English.news.cn   2015-06-23 04:33:51

WASHINGTON, June 22 (Xinhua) -- Global action on climate change could save tens of thousands of American lives and hundreds of billions of dollars annually in the United States by the end of this century, a report released by the White House said Monday.

The report, titled Climate Change in the United States: Benefits of Global Action, compares two future scenarios: a future with significant global action on climate change, where global warming has been limited to 2 degrees Celsius, and a future with no action on climate change, where global temperatures rise 5 degrees Celsius.

It found global action on climate change reduces the frequency of extreme weather events and associated impacts, thereby avoiding an estimated 12,000 deaths annually associated with extreme temperatures in 49 U.S. cities by 2100.

Compared to a future with unchecked climate change, climate action is also projected to avoid approximately 13,000 deaths in 2050 and 57,000 deaths in 2100 from poor air quality, said the report.

In the meantime, climate action significantly reduces the economic damages of climate change.

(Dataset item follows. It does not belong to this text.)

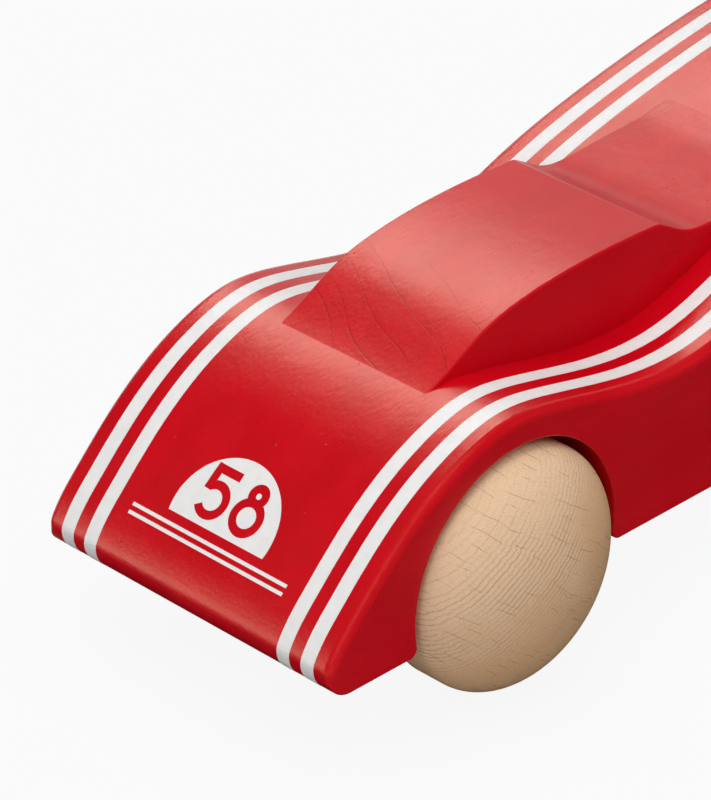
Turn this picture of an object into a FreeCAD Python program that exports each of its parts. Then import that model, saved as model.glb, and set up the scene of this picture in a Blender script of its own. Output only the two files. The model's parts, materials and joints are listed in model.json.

For example, in road maintenance alone, the United States could save up to 7 billion dollars annually by 2100, it said.

In addition, in a future without greenhouse gas reductions, estimated damages from sea-level rise and storm surge to coastal property in the lower 48 states are 5 trillion dollars through 2100. With adaptation along the coast, the estimated damages and adaptation costs are reduced to 810 billion dollars.

The report is a product of the Climate Change Impacts and Risks Analysis (CIRA) project, led by the U.S. Environmental Protection Agency (EPA) in collaboration with the Massachusetts Institute of Technology, the Pacific Northwest National Lab, the National Renewable Energy Laboratory, and other partners.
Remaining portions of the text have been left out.